(Records from a data collection)
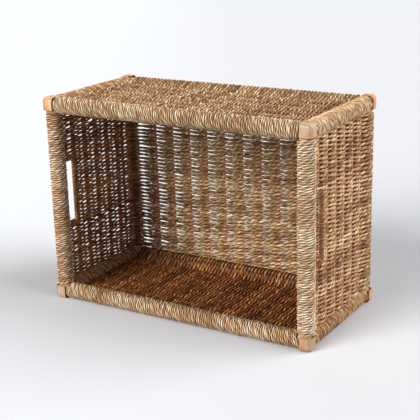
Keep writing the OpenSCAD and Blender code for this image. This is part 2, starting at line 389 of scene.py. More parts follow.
# How many spots of noise fit in a metre: along and across the lines of each material, and in its patches
CORD_FIBRES = (60, 1700, 1700)
CORD_FLECKS = (160, 500, 500)
CANE_LINES = (60, 1500, 0)
CANE_PATCHES = 90.0
CANE_STAINS = 55.0
GRAIN_ALONG, GRAIN_ACROSS = 30.0, 900.0
WOOD_PATCHES = 45.0
SCRATCHES = (3000, 3000, 300)
# How far a cord's fibres and flecks change its shade
FIBRE_SHADE = 0.75
FLECK_SHADE = 0.5


def cord_material(name, tone, tint, green, deep=(0.075, 0.028, 0.011)):
    """Twisted seagrass: each ply has its own shade and fine fibres, and the grooves and the sides facing the
    next cord have the deep colour as painted shade.
    """
    n = Nodes(name)
    shade, groove, greenness = n.parts(n.attribute("ply"))
    fibre = n.attribute("fibre")
    fine = n.noise(n.scaled(fibre, CORD_FIBRES), 1.0, 4.0, 0.6)
    flecks = n.noise(n.scaled(fibre, CORD_FLECKS), 1.0, 2.0)
    shade = n.math("ADD", shade, 0.5 + tone)
    shade = n.math("ADD", shade, n.centred(fine, FIBRE_SHADE))
    shade = n.math("ADD", shade, n.centred(flecks, FLECK_SHADE), clamp=True)
    colour = n.ramp(shade, CORD_STOPS)
    colour = n.mix(n.math("MULTIPLY", greenness, green, clamp=True), colour, CORD_GREEN, "MULTIPLY")
    colour = n.mix(1.0, colour, (*tint, 1), "MULTIPLY")
    # Painted shade: the deep colour in the grooves and on the sides that face the next cord
    colour = n.mix(n.math("MULTIPLY", groove, PAINTED_SHADE_STRENGTH), colour, (*deep, 1))
    return n.finish(colour, n.between(fine, 0.62, 0.9), fine, 0.6, 0.25 * MM)


def wood_material(name, light, dark, grain_axis):
    """Rattan: long grain lines and soft patches."""
    n = Nodes(name)
    stretch = [GRAIN_ACROSS] * 3
    stretch[grain_axis] = GRAIN_ALONG
    grain = n.noise(n.scaled(n.place(), stretch), 1.0, 4.0)
    patches = n.noise(n.place(), WOOD_PATCHES)
    shade = n.math("ADD", n.math("MULTIPLY", grain, 0.65), n.math("MULTIPLY", patches, 0.45), clamp=True)
    return n.finish(n.ramp(shade, ((0.3, dark), (0.72, light))), n.between(grain, 0.5, 0.75), grain)


def cane_material(name, tint):
    """Peeled cane: straw with fine lengthwise lines, darker and redder at its edges, with a waxy gloss."""
    n = Nodes(name)
    label = n.attribute("cane")
    edge = n.parts(label)[2]
    lines = n.noise(n.scaled(label, CANE_LINES), 1.0)
    patches = n.noise(n.place(), CANE_PATCHES, 2.0)
    shade = n.math("ADD", n.math("MULTIPLY", lines, 0.6), n.math("MULTIPLY", patches, 0.5), clamp=True)
    stain = n.ramp(n.noise(n.place(), CANE_STAINS, 1.0), CANE_STAIN)
    colour = n.mix(1.0, n.ramp(shade, CANE_STOPS), stain, "MULTIPLY")
    colour = n.mix(1.0, colour, (*tint, 1), "MULTIPLY")
    colour = n.mix(n.math("MULTIPLY", edge, CANE_EDGE_DARK), colour, CANE_EDGE)
    return n.finish(colour, n.between(lines, 0.38, 0.6), lines)


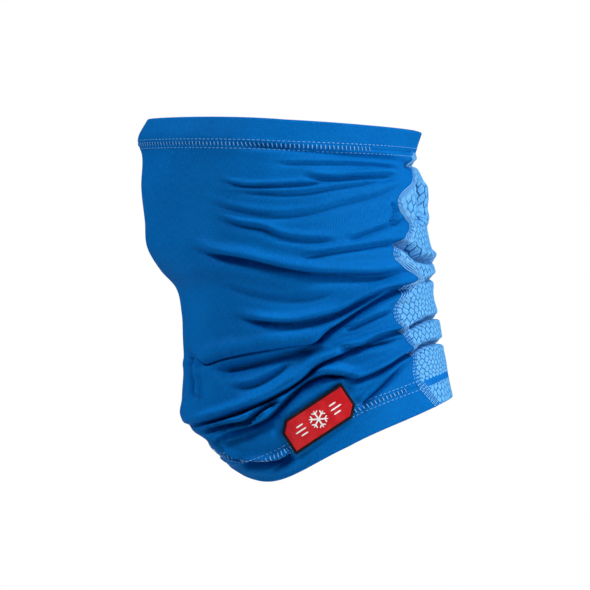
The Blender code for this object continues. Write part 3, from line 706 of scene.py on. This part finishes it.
def even_places(cloth, pitch, shift=0.0):
    """Angles round the tube whose places lie a pitch apart along the cloth."""
    angle = np.linspace(0, 2 * math.pi, 1441)
    return spaced(surface(angle, np.full(angle.shape, cloth)), angle, pitch, shift)


def hem_stitches(name, cloth, ladder_end, material):
    """The ladder of a cover stitch with a row of dashes on each side; further back only two fine lines show."""
    angle = even_places(cloth, LADDER_PITCH)
    row = np.full(angle.shape, cloth)
    shown = surface(angle, row)[:, 1] < ladder_end
    a, c = marks(angle[shown], row[shown], LADDER_SLANT, LADDER_LENGTH)
    parts = [threads(name + "_bars", a, c, LADDER_WIDTH, THREAD_HEIGHT, material)]
    for offset in (-DASH_OFFSET, DASH_OFFSET):
        angle = even_places(cloth, DASH_PITCH, 0.5)
        row = np.full(angle.shape, cloth)
        angle, row = metres_to_cloth(angle, row, 0.0, offset)
        a, c = marks(angle, row, DASH_LENGTH, 0.0)
        parts.append(threads(name + "_dashes", a, c, DASH_WIDTH, THREAD_HEIGHT * 0.8, material))
    return joined(name, parts)


def joined(name, parts):
    """One object from several, keeping its name."""
    bpy.ops.object.select_all(action="DESELECT")
    for thing in parts:
        thing.select_set(True)
    bpy.context.view_layer.objects.active = parts[0]
    bpy.ops.object.join()
    parts[0].name = name
    parts[0].data.name = name
    return parts[0]


def seam_rows(pitch):
    """Cloth percentages down the seam, a pitch apart."""
    rows = np.linspace(HEM + 1, 99.3, RUN_PLACES)
    return spaced(surface(seam_angles(rows), rows), rows, pitch, 0.5)


def seam_offset(rows, offset, side):
    """Angles of places at a distance from the seam, squarely across it."""
    edge = seam_angles(rows)
    slope = (seam_angles(rows + 0.4) - seam_angles(rows - 0.4)) / 0.8
    per_angle = metres_round(edge, rows)
    per_cloth = DOWN / 100
    tilt = np.arctan2(slope * per_angle, per_cloth)
    angle = edge + offset * np.cos(tilt) / per_angle
    moved = rows - offset * np.sin(tilt) / per_cloth
    return (angle if side > 0 else 2 * math.pi - angle), np.clip(moved, 0, 100)


def seam_threads(name, side, material):
    """The dotted lines of a flatlock seam."""
    parts = []
    rows = seam_rows(SEAM_DASH_PITCH)
    reach = SEAM_DASH_LENGTH / DOWN * 100 / 2
    for offset in SEAM_LINES:
        paths = [seam_offset(np.clip(rows + t * reach, 0, 100), offset, side) for t in np.linspace(-1, 1, 5)]
        a, c = (np.stack(each, axis=1) for each in zip(*paths))
        parts.append(threads(name + "_line", a, c, SEAM_DASH_WIDTH, THREAD_HEIGHT, material, TAPE_HEIGHT))
    return joined(name, parts)


def seam_tape(name, side, material):
    """The raised band of a flatlock seam, over the place where the panels meet."""
    rows = np.linspace(HEM - 0.3, 99.7, TAPE_STEPS)
    columns = np.linspace(-1, 1, 11)
    paths = [seam_offset(rows, t * TAPE_WIDTH / 2, side) for t in columns]
    angle, cloth = (np.stack(each, axis=1) for each in zip(*paths))
    height = TAPE_HEIGHT * np.sqrt(np.maximum(1 - columns**6, 0)) - TAPE_SINK
    outer = surface(angle, cloth) + height[None, :, None] * normals(angle, cloth)
    return cloth_wall(name, angle, cloth, outer, TAPE_CLOTH, False, material)


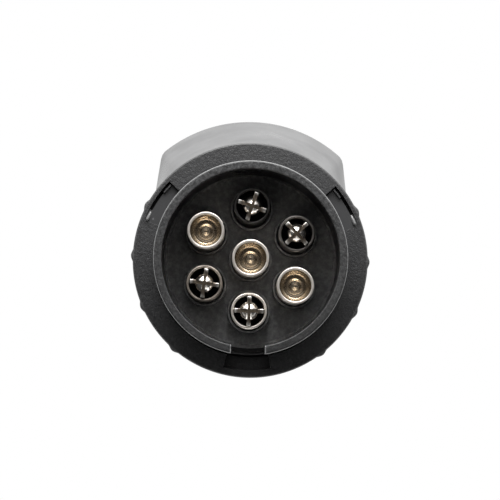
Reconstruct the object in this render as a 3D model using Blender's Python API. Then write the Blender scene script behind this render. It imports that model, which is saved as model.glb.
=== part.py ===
"""Trailer wiring adapter: a seven-pin plug at the front and a thirteen-pin socket with a sprung lid behind.

The connector's axis runs along Y. The plug nose points to -Y, the hinge of the lid is at the top (+Z), and
the origin is where the axis meets the collar's front face, which seats against the vehicle's socket.
Lengths in this file are millimetres; mesh_object turns them into metres.
"""

import math

import bmesh
import bpy
from mathutils import Matrix, Vector

MM = 0.001
GAP = 0.3

FINE = 44
MEDIUM = 40
ROUND = 16
SMALL = 8
BOSS_STEPS = 12
SMALL_PHASE = 0.37  # keeps the corners of small rounds off the corners of large ones
SHY = 0.01  # keeps the faces of joined blocks from lying in one plane
OVERRUN = 1.0  # how far a cutter reaches past the face that it opens

# Plug nose
NOSE_R = 22.15
NOSE_BORE_R = 20.25
NOSE_TIP_Y = -14.0
NOSE_FLOOR_Y = 5.0
NOSE_BACK_Y = 8.5
NOSE_FLANGE_R = 22.9
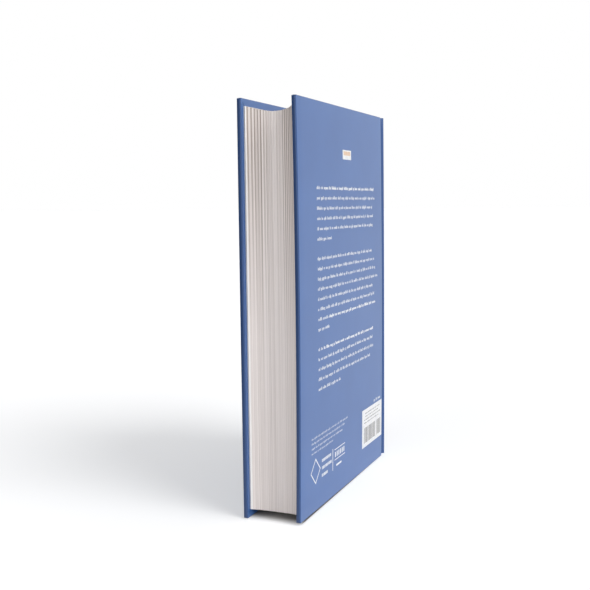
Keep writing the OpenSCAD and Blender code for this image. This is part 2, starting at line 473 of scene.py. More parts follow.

## TASK INSTRUCTIONS
Output exactly the lines running from the line containing "The Blender code" through the line containing "rows, pitch, 0.5)", and only those lines.

## ANSWER TO THE TASK
The Blender code for this object continues. Write part 3, from line 706 of scene.py on. This part finishes it.
def even_places(cloth, pitch, shift=0.0):
    """Angles round the tube whose places lie a pitch apart along the cloth."""
    angle = np.linspace(0, 2 * math.pi, 1441)
    return spaced(surface(angle, np.full(angle.shape, cloth)), angle, pitch, shift)


def hem_stitches(name, cloth, ladder_end, material):
    """The ladder of a cover stitch with a row of dashes on each side; further back only two fine lines show."""
    angle = even_places(cloth, LADDER_PITCH)
    row = np.full(angle.shape, cloth)
    shown = surface(angle, row)[:, 1] < ladder_end
    a, c = marks(angle[shown], row[shown], LADDER_SLANT, LADDER_LENGTH)
    parts = [threads(name + "_bars", a, c, LADDER_WIDTH, THREAD_HEIGHT, material)]
    for offset in (-DASH_OFFSET, DASH_OFFSET):
        angle = even_places(cloth, DASH_PITCH, 0.5)
        row = np.full(angle.shape, cloth)
        angle, row = metres_to_cloth(angle, row, 0.0, offset)
        a, c = marks(angle, row, DASH_LENGTH, 0.0)
        parts.append(threads(name + "_dashes", a, c, DASH_WIDTH, THREAD_HEIGHT * 0.8, material))
    return joined(name, parts)


def joined(name, parts):
    """One object from several, keeping its name."""
    bpy.ops.object.select_all(action="DESELECT")
    for thing in parts:
        thing.select_set(True)
    bpy.context.view_layer.objects.active = parts[0]
    bpy.ops.object.join()
    parts[0].name = name
    parts[0].data.name = name
    return parts[0]


def seam_rows(pitch):
    """Cloth percentages down the seam, a pitch apart."""
    rows = np.linspace(HEM + 1, 99.3, RUN_PLACES)
    return spaced(surface(seam_angles(rows), rows), rows, pitch, 0.5)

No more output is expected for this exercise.